Jun 232016
 
 June 23, 2016  Court, Featured News, Surveillance, U.S.

Update: Scott Greenfield has a great post in response to the opinion. Do read it. I think he was  politely telling me and others not to believe all the “sky is falling” alarms that were sounded in response to the opinion (such as EFF’s comments, which I had posted below).

Original post:

Mark Rumold writes:

In a dangerously flawed decision unsealed today, a federal district court in Virginia ruled that a criminal defendant has no “reasonable expectation of privacy” in his personal computer, located inside his home. According to the court, the federal government does not need a warrant to hack into an individual’s computer.

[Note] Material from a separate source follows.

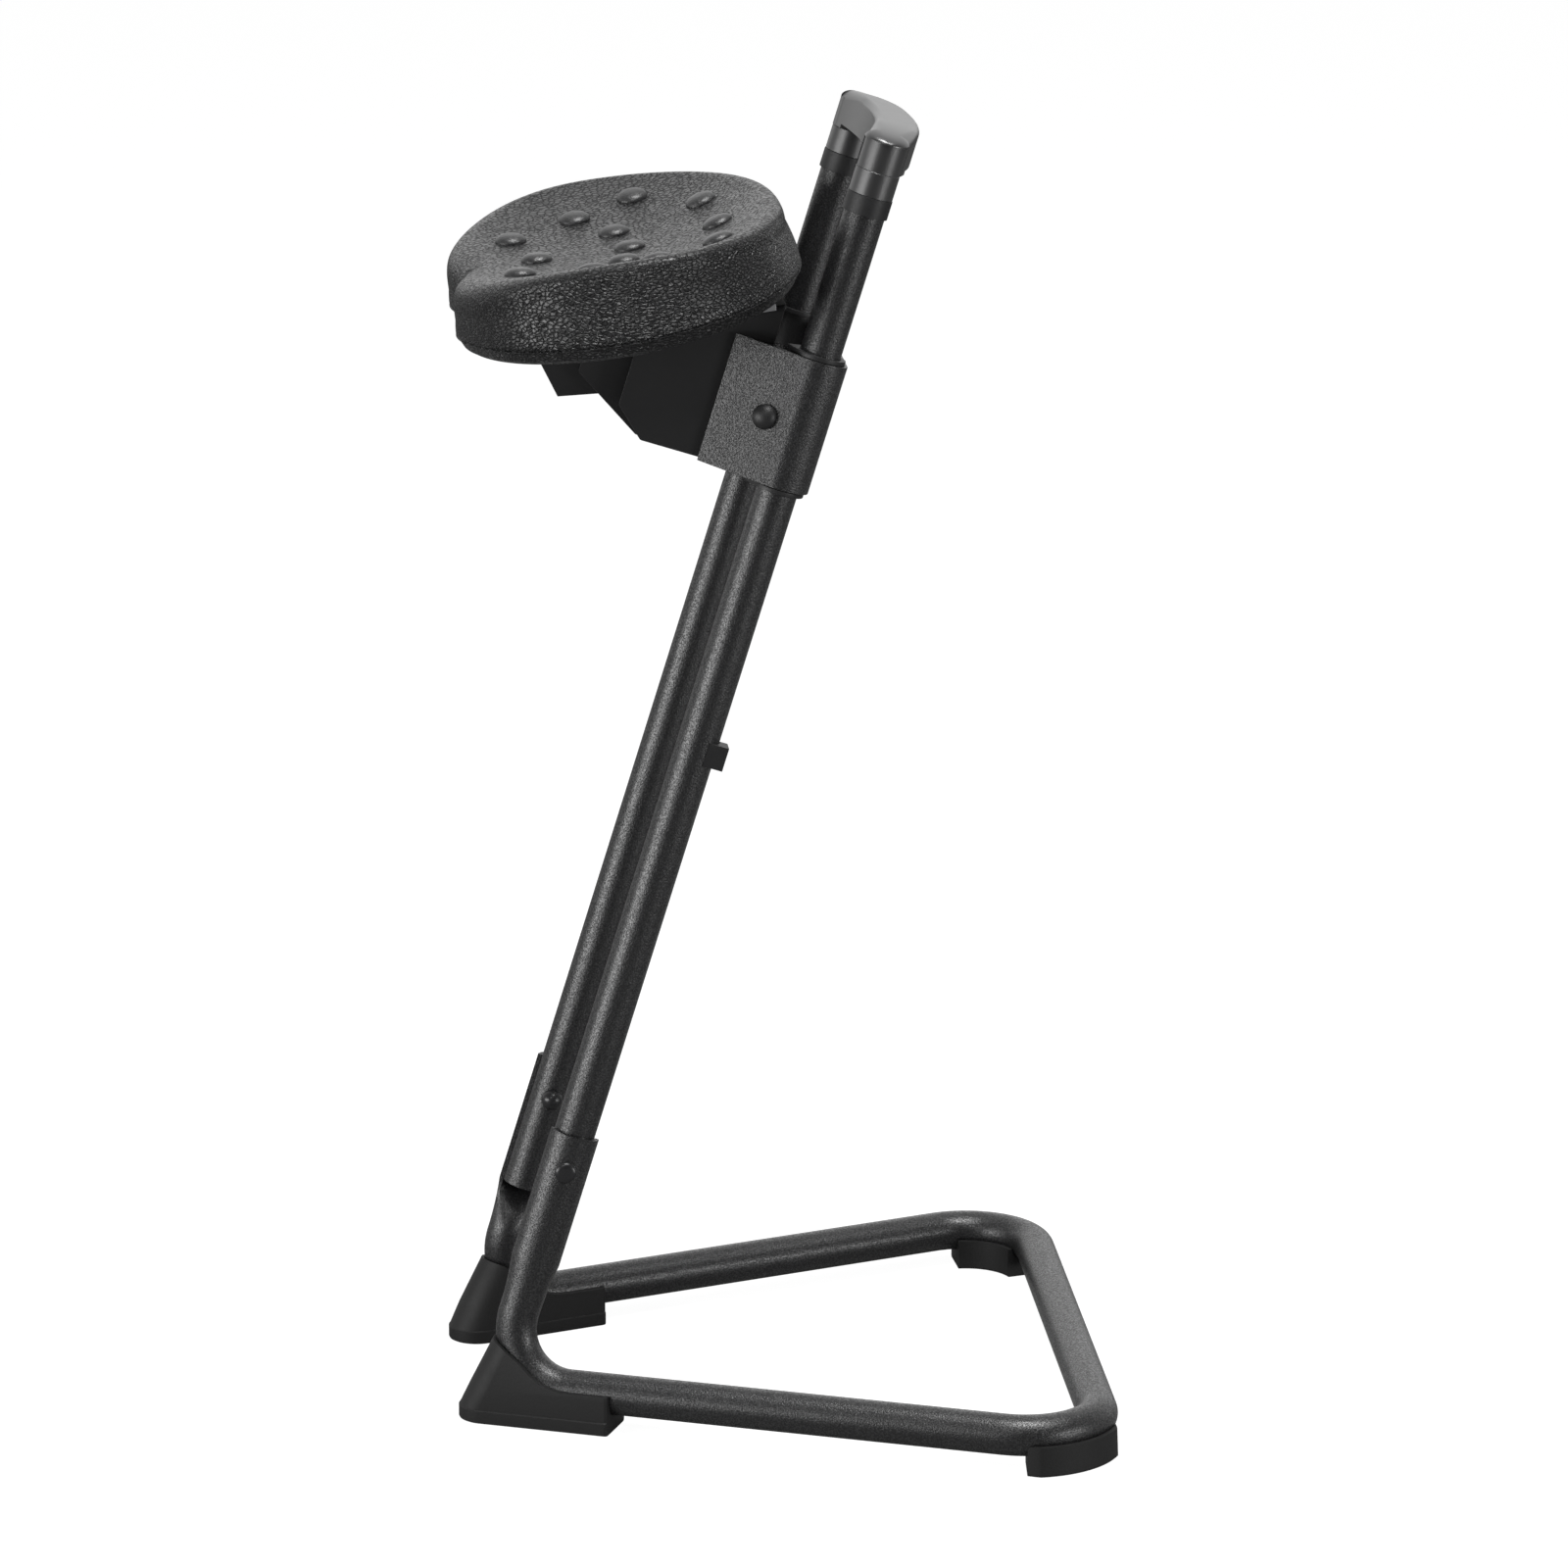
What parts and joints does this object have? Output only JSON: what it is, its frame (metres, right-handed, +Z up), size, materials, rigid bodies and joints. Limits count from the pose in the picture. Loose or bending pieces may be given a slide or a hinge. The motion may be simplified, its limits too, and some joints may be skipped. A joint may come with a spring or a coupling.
{
  "type": "work stool",
  "caption": "Sit-stand work stool: a tilting saddle seat on a carriage that slides on two leaning tubes, over a trapezoid tube base.",
  "frame": {"origin": "on the floor, under the middle of the whole stool's outline", "axes": "+Z up; +X to the sitter's left; the sitter faces -Y and the base reaches to +Y"},
  "size_m": [0.4952, 0.4426, 0.892],
  "materials": {
    "powder_coat": "black powder coat with a fine orange-peel texture",
    "black_sheet": "smooth satin black coated sheet",
    "foot_rubber": "matt black moulded rubber",
    "black_bolt": "black zinc with a soft sheen",
    "matte_plastic": "matt black moulded plastic",
    "gloss_plastic": "satin-gloss black moulded plastic",
    "zinc_steel": "zinc plated steel",
    "pad_skin": "black foam skin with a pebbled leather grain"
  },
  "bodies": {
    "frame": {"base_tube": "powder_coat", "upright_tube_left": "powder_coat", "upright_tube_right": "powder_coat", "front_foot_left": "foot_rubber", "front_foot_right": "foot_rubber", "rear_foot_left": "foot_rubber", "rear_foot_right": "foot_rubber", "frame_bolt_left": "black_bolt", "frame_bolt_right": "black_bolt", "frame_dome_nut_left": "black_bolt", "frame_dome_nut_right": "black_bolt", "stop_block_left": "matte_plastic", "stop_block_right": "matte_plastic", "handle_collar_left": "matte_plastic", "handle_collar_right": "matte_plastic", "top_handle": "gloss_plastic"},
    "carriage": {"carriage_sleeve": "powder_coat", "bush_top_left": "matte_plastic", "bush_top_right": "matte_plastic", "bush_bottom_left": "matte_plastic", "bush_bottom_right": "matte_plastic", "pivot_bolt": "zinc_steel", "pivot_cap_left": "matte_plastic", "pivot_cap_right": "matte_plastic", "pivot_spacer_left": "zinc_steel", "pivot_spacer_right": "zinc_steel"},
    "seat": {"bracket_outer": "black_sheet", "bracket_inner": "black_sheet", "seat_pan": "black_sheet", "pivot_spacer_centre": "zinc_steel", "brake_shoe_left": "matte_plastic", "brake_shoe_right": "matte_plastic", "seat_base_plate": "zinc_steel", "seat_screw_1": "zinc_steel", "seat_screw_2": "zinc_steel", "seat_screw_3": "zinc_steel", "seat_screw_4": "zinc_steel", "seat_pad": "pad_skin"}
  },
  "joints": [
    {"name": "carriage_slide", "type": "slide", "parent": "frame", "child": "carriage", "axis": [0, 0.2977, 0.9547], "range_m": [-0.1755, 0.0975]},
    {"name": "seat_tilt", "type": "hinge", "parent": "carriage", "child": "seat", "pos_m": [0, -0.0111, 0.69641], "axis": [-1, 0, 0], "range_deg": [0, 5]}
  ]
}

This decision is the latest in, and perhaps the culmination of, a series of troubling decisions in prosecutions stemming from the FBI’s investigation of Playpen—a Tor hidden services site hosting child pornography. The FBI seized the server hosting the site in 2014, but continued to operate the site and serve malware to thousands of visitors that logged into the site. The malware located certain identifying information (e.g., MAC address, operating system, the computer’s “Host name”; etc) on the attacked computer and sent that information back to the FBI.  There are hundreds of prosecutions, pending across the country, stemming from this investigation.

Courts overseeing these cases have struggled to apply traditional rules of criminal procedure and constitutional law to the technology at issue. Recognizing this, we’ve been participating as amicus to educate judges on the significant legal issues these cases present. In fact, EFF filed an amicus brief in this very case, arguing that the FBI’s investigation ran afoul of the Fourth Amendment. The brief, unfortunately, did not have the intended effect.

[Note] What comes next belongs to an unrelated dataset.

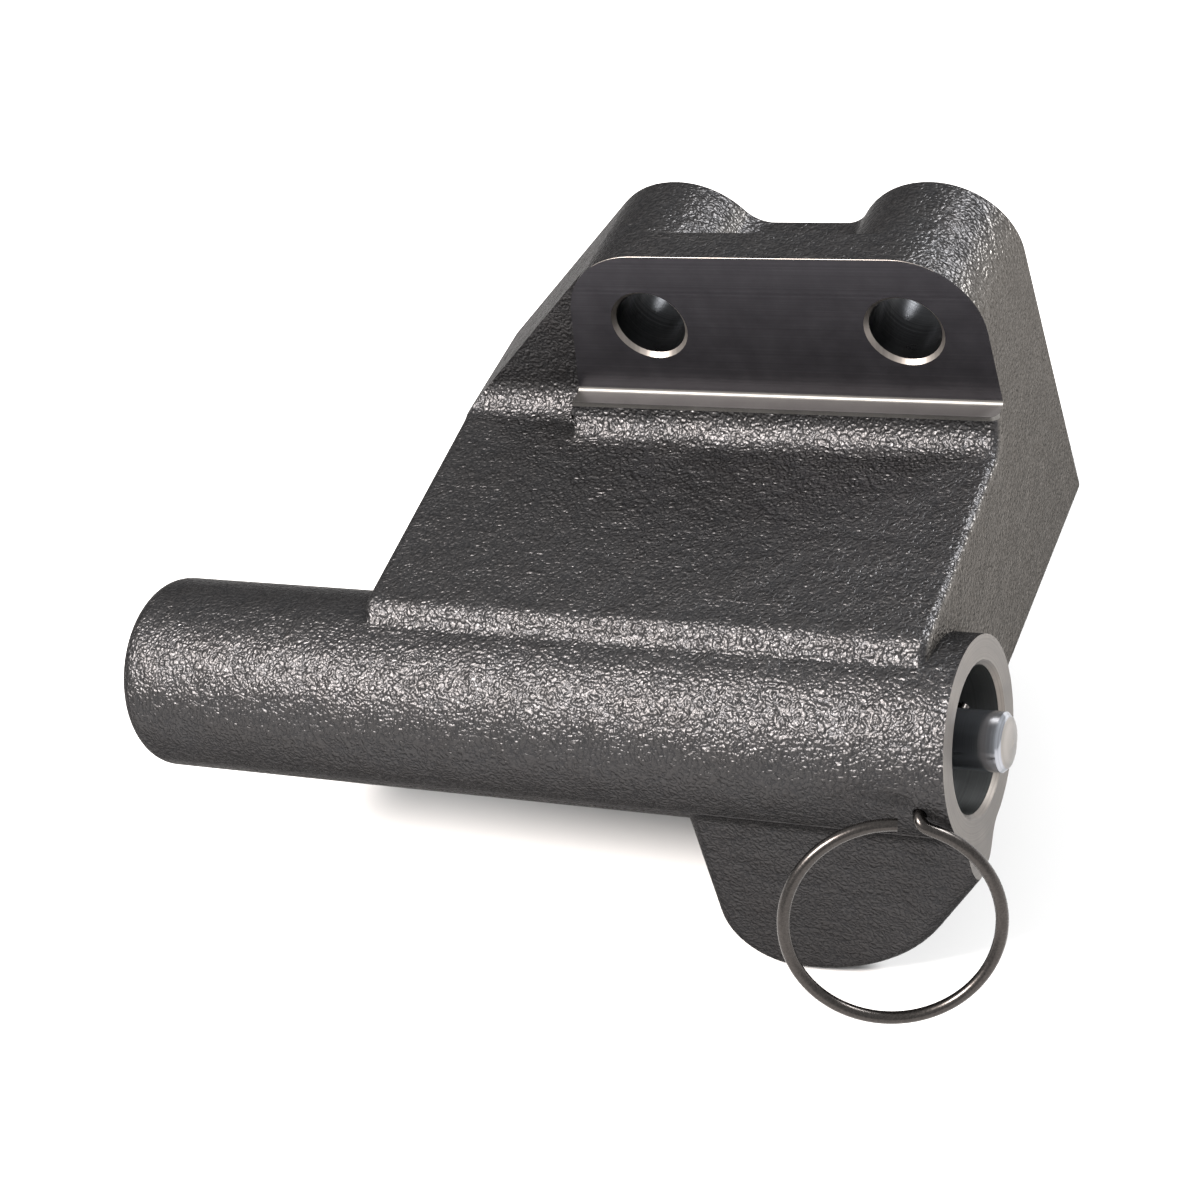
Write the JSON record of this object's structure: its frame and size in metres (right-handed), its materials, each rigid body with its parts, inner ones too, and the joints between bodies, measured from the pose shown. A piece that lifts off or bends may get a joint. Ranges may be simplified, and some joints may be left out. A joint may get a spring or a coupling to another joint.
{
  "type": "hydraulic belt tensioner",
  "caption": "Cast bracket and cylinder with a bolt-on face, a spring-loaded push rod damped by oil, and a wire pull pin that holds the rod in until the part is fitted.",
  "frame": {"origin": "middle of the two bolt holes, on the machined mounting face", "axes": "+X along the cylinder, out of its mouth; -Y out of the mounting face, towards the engine; +Z from the cylinder up to the bolt holes"},
  "size_m": [0.116, 0.0806, 0.0745],
  "materials": {
    "cast_body": "as cast, with machined faces",
    "spring_steel": "dark, oil tempered",
    "pin_wire": "bright drawn wire",
    "seal_case_steel": "pressed steel",
    "seal_rubber": "matt black",
    "guide_steel": "turned",
    "bush_bronze": "bored",
    "rod_chrome": "ground and plated",
    "wear_plastic": "moulded",
    "hardened_steel": "ground"
  },
  "bodies": {
    "housing": {"tensioner_body": "cast_body", "snap_ring": "spring_steel", "oil_seal_case": "seal_case_steel", "oil_seal_lip": "seal_rubber", "seal_garter_spring": "spring_steel", "rod_guide": "guide_steel", "guide_bush": "bush_bronze", "guide_o_ring": "seal_rubber", "cylinder_sleeve": "hardened_steel", "return_spring": "spring_steel"},
    "piston": {"push_rod": "rod_chrome", "wear_ring": "wear_plastic", "plunger": "hardened_steel", "valve_seat": "hardened_steel", "ball_cage": "seal_case_steel", "ball_spring": "spring_steel"},
    "check_valve": {"check_ball": "hardened_steel"},
    "pull_pin": {"pull_pin": "pin_wire"}
  },
  "joints": [
    {"name": "pin_pull", "type": "slide", "parent": "housing", "child": "pull_pin", "axis": [0, -1, 0], "range_m": [0, 0.12]},
    {"name": "rod_extend", "type": "slide", "parent": "housing", "child": "piston", "axis": [1, 0, 0], "range_m": [0, 0.0105], "deforming": ["return_spring"]},
    {"name": "check_ball_lift", "type": "slide", "parent": "piston", "child": "check_valve", "axis": [-1, 0, 0], "range_m": [0, 0.0006], "stiffness_N_per_m": 50, "springref_m": -0.001, "deforming": ["ball_spring"]}
  ],
  "couplings": [
    {"joint": "rod_extend", "follows": "pin_pull", "ratio": 0.0875}
  ]
}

The implications for the decision, if upheld, are staggering: law enforcement would be free to remotely search and seize information from your computer, without a warrant, without probable cause, or without any suspicion at all. To say the least, the decision is bad news for privacy. But it’s also incorrect as a matter of law, and we expect there is little chance it would hold up on appeal. (It also was not the central component of the judge’s decision, which also diminishes the likelihood that it will become reliable precedent.)

But the decision underscores a broader trend in these cases: courts across the country, faced with unfamiliar technology and unsympathetic defendants, are issuing decisions that threaten everyone’s rights. As hundreds of these cases work their way through the federal court system, we’ll be keeping a careful eye on these decisions, developing resources to help educate the defense bar, and doing all we can to ensure that the Fourth Amendment’s protections for our electronic devices aren’t eroded further. We’ll be writing more about these cases in the upcoming days, too, so be sure to check back in for an in-depth look at the of the legal issues in these cases, and the problems with the way the FBI handled its investigation.

Files 

 ourbrief-filed.pdf

 matish_suppression_edva.pdf

SOURCE: EFF

  5 Responses to “Federal Court: The Fourth Amendment Does Not Protect Your Home Computer”

  1. Perhaps this also means that individual citizens may hack into government computers in order to learn what is being done in the name of We the People.

  2. Five words in the Constitution govern the extent of authority granted to judges: “in pursuance thereof” and “bound thereby.” See Article 6, Section 2.

  3. I have no problem with this……fucking pdophile pigs

    • You’ve overlooked the problem here; this is setting a dangerous precedent that the FBI or police can legally hack your machines without recourse, even without a damn warrant.

      If they’d had argued that they’d still needed a warrant, it probably wouldn’t be such a huge problem.

      Checks and balances people. SMH.